start Collected material

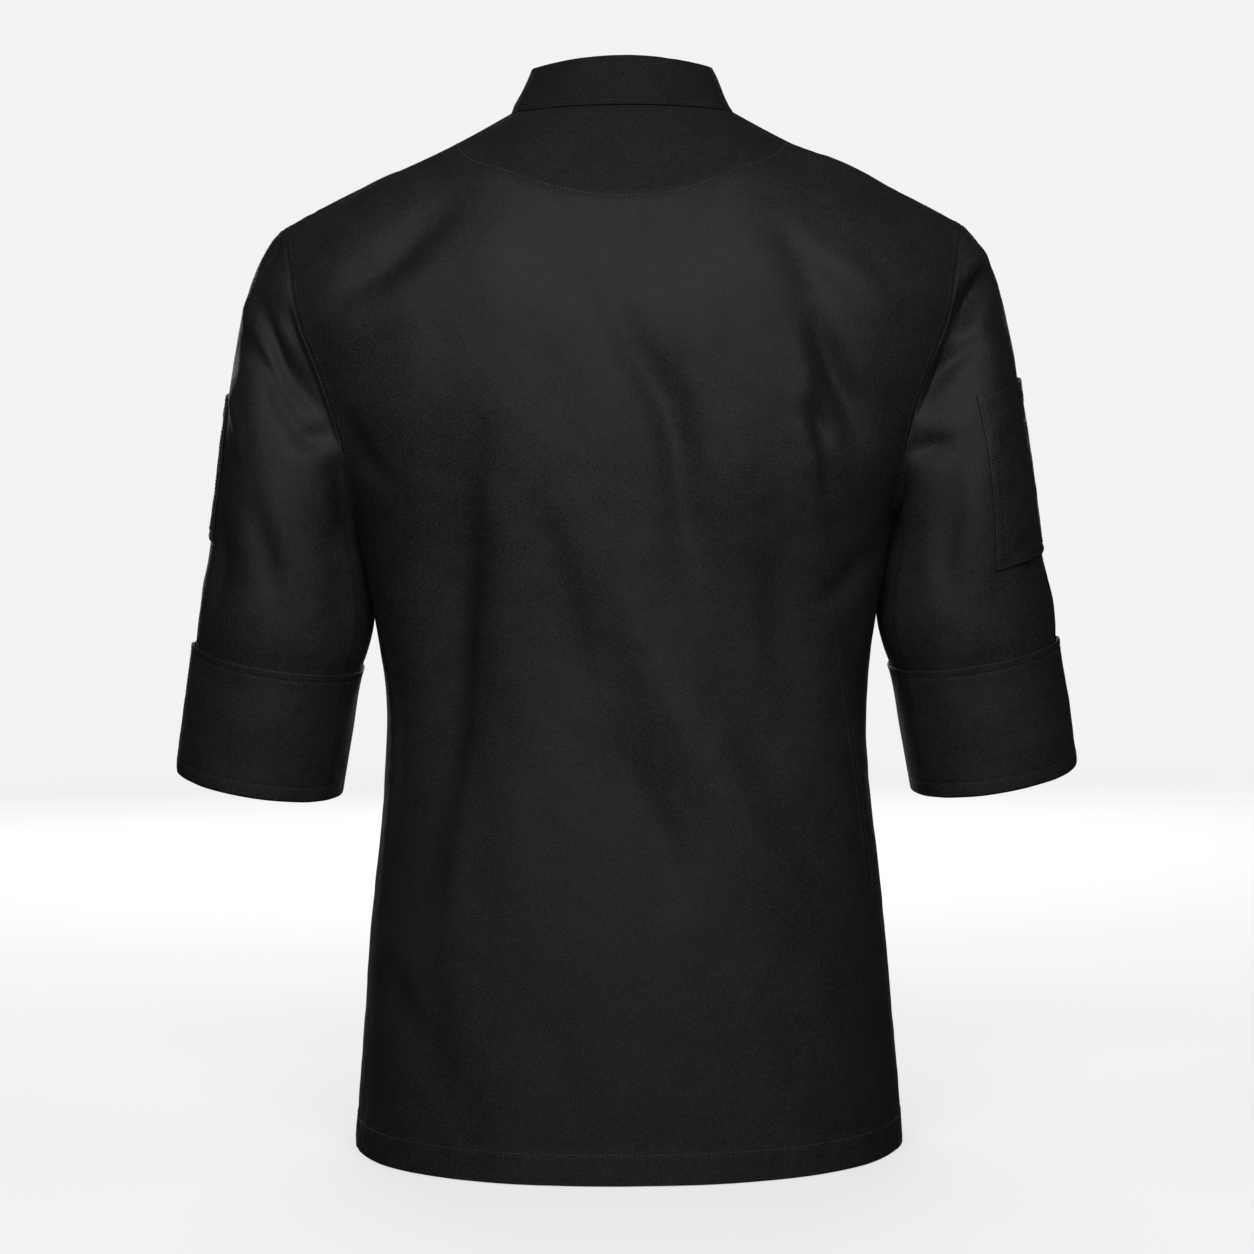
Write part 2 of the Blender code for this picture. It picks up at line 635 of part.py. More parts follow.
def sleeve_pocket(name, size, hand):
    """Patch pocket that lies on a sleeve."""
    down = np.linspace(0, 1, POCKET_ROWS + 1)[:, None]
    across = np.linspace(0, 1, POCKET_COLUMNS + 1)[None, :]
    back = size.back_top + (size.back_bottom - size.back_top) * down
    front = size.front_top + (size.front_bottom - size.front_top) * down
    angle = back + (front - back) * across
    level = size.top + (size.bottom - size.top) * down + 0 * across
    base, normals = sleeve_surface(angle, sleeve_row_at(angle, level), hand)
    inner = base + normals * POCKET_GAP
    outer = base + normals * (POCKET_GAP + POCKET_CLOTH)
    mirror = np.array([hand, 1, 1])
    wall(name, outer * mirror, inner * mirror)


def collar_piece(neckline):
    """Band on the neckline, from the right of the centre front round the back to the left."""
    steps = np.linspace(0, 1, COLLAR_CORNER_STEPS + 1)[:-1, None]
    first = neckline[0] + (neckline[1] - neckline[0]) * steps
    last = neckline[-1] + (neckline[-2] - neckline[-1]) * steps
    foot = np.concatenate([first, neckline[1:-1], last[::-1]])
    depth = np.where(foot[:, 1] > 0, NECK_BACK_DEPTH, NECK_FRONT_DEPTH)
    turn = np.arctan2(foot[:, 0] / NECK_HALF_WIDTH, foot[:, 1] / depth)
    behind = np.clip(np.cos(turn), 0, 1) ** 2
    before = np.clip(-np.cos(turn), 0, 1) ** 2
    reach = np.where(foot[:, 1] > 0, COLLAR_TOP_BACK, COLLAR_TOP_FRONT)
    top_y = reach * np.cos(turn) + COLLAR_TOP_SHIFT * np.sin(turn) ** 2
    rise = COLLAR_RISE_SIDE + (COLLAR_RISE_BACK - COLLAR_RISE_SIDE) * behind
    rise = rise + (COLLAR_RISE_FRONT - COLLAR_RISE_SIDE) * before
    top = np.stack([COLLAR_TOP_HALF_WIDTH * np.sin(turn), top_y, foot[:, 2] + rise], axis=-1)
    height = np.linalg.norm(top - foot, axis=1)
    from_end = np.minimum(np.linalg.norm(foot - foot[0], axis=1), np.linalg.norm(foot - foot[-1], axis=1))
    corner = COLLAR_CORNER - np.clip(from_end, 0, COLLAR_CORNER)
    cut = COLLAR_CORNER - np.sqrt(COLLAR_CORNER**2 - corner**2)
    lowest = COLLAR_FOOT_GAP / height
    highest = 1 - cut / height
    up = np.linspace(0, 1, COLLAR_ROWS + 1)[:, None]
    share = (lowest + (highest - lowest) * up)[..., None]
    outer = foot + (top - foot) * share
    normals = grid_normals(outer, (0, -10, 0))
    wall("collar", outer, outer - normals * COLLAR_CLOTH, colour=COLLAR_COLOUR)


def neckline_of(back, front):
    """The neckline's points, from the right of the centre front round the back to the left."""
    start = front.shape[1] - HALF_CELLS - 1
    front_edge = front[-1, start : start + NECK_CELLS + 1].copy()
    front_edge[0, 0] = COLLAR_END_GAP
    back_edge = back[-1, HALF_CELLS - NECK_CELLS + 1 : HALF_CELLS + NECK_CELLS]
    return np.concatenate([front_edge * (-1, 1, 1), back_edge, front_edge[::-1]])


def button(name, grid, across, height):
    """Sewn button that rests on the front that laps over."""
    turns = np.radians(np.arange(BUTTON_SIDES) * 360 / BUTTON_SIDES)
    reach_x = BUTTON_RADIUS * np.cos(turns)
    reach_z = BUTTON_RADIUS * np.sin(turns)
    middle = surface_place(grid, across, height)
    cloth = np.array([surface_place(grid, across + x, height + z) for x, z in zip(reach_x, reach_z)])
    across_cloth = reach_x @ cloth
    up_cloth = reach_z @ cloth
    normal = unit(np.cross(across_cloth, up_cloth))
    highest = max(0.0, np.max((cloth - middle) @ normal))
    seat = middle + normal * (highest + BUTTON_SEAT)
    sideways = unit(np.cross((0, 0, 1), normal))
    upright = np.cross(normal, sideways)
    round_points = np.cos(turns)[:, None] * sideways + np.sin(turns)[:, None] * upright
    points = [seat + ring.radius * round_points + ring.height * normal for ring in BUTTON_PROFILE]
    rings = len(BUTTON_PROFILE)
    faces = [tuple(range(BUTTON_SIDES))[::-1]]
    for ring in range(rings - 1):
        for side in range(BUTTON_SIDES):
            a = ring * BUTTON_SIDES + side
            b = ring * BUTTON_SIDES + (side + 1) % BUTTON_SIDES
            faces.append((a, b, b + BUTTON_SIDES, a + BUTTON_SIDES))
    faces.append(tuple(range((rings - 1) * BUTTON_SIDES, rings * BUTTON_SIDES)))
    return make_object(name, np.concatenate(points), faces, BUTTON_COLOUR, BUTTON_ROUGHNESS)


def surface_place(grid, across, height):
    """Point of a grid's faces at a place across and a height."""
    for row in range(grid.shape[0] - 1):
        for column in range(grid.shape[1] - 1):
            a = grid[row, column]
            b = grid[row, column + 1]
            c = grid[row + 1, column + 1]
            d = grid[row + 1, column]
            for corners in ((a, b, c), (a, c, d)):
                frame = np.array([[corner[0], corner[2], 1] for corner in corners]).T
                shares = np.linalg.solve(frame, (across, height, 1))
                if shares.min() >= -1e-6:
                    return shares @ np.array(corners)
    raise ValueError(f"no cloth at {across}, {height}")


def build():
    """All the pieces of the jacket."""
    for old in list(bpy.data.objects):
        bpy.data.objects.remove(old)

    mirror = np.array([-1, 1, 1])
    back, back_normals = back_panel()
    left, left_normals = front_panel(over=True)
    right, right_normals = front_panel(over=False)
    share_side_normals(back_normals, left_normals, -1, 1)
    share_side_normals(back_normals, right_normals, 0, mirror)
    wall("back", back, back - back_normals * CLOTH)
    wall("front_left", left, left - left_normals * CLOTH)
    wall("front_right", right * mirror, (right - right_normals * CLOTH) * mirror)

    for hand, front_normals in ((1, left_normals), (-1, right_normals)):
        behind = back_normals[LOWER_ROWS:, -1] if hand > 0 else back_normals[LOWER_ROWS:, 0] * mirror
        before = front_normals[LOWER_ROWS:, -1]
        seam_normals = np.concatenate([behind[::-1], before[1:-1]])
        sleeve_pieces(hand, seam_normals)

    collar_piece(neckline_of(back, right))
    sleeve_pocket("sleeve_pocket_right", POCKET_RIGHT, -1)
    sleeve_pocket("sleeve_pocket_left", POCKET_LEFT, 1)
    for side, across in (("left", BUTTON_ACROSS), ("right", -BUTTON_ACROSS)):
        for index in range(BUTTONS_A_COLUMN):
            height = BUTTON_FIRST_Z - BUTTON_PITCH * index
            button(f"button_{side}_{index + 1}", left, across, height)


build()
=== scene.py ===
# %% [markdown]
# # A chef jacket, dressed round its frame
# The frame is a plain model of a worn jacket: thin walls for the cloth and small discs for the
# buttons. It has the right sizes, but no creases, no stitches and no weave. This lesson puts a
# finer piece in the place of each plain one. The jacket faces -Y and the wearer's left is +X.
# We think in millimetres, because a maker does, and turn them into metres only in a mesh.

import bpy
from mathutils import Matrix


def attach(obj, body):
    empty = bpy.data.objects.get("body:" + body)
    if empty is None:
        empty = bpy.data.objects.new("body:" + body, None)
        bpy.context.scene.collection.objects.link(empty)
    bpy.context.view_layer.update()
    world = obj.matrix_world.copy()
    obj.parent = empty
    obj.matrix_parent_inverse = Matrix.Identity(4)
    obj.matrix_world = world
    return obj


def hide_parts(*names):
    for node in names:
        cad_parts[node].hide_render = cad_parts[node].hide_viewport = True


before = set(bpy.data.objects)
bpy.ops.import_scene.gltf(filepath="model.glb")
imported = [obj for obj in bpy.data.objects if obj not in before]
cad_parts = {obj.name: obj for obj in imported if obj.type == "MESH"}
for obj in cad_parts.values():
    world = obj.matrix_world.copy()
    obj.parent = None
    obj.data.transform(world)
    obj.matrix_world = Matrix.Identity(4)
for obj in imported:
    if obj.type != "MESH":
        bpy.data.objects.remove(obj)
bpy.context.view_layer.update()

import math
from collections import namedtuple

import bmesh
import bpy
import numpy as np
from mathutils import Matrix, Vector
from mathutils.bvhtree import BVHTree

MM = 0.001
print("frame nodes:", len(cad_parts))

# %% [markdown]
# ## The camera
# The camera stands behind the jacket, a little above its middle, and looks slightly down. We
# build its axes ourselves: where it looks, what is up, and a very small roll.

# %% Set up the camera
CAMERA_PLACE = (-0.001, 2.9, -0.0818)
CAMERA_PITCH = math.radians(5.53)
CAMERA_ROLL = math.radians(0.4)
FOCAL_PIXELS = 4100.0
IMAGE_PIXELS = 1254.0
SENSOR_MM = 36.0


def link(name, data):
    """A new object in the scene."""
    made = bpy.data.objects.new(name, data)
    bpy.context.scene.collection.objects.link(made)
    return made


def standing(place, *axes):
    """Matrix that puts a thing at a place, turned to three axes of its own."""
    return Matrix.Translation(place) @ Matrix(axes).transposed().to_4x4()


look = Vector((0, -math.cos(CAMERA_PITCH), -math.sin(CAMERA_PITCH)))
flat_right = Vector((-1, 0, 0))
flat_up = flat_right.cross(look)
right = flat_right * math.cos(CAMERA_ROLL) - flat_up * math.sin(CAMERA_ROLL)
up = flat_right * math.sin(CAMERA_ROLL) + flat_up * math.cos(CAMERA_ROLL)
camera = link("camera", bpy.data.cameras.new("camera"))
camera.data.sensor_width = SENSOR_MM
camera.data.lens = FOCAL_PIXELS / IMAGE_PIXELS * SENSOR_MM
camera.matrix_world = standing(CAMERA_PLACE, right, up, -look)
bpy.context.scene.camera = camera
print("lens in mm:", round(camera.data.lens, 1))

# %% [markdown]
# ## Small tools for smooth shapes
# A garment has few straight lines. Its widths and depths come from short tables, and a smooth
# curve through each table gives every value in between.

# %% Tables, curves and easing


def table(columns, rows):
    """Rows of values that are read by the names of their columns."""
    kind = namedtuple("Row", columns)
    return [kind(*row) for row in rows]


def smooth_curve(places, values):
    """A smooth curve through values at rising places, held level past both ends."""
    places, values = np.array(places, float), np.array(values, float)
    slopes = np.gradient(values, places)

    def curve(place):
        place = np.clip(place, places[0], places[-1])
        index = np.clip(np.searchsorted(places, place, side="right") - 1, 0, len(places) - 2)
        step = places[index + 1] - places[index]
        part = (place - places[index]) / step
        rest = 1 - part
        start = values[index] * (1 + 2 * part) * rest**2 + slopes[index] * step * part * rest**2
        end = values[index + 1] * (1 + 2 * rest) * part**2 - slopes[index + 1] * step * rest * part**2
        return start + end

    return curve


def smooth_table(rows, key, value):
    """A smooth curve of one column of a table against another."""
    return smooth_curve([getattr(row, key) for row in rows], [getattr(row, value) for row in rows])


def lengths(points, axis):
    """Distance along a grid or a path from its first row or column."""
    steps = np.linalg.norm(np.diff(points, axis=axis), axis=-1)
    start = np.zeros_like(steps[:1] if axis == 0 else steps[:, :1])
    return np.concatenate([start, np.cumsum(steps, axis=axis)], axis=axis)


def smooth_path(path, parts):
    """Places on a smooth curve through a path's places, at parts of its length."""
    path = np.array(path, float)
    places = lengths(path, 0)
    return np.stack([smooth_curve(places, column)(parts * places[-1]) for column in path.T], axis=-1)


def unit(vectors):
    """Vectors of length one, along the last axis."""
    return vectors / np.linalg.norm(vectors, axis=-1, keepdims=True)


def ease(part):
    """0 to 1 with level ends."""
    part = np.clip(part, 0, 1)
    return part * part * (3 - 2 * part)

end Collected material

# Exercise instructions
Print the lines from the line with "if empty is" to the line with "obj.parent = empty" exactly, and print nothing else. Both of those lines are included.

# Exercise output
    if empty is None:
        empty = bpy.data.objects.new("body:" + body, None)
        bpy.context.scene.collection.objects.link(empty)
    bpy.context.view_layer.update()
    world = obj.matrix_world.copy()
    obj.parent = empty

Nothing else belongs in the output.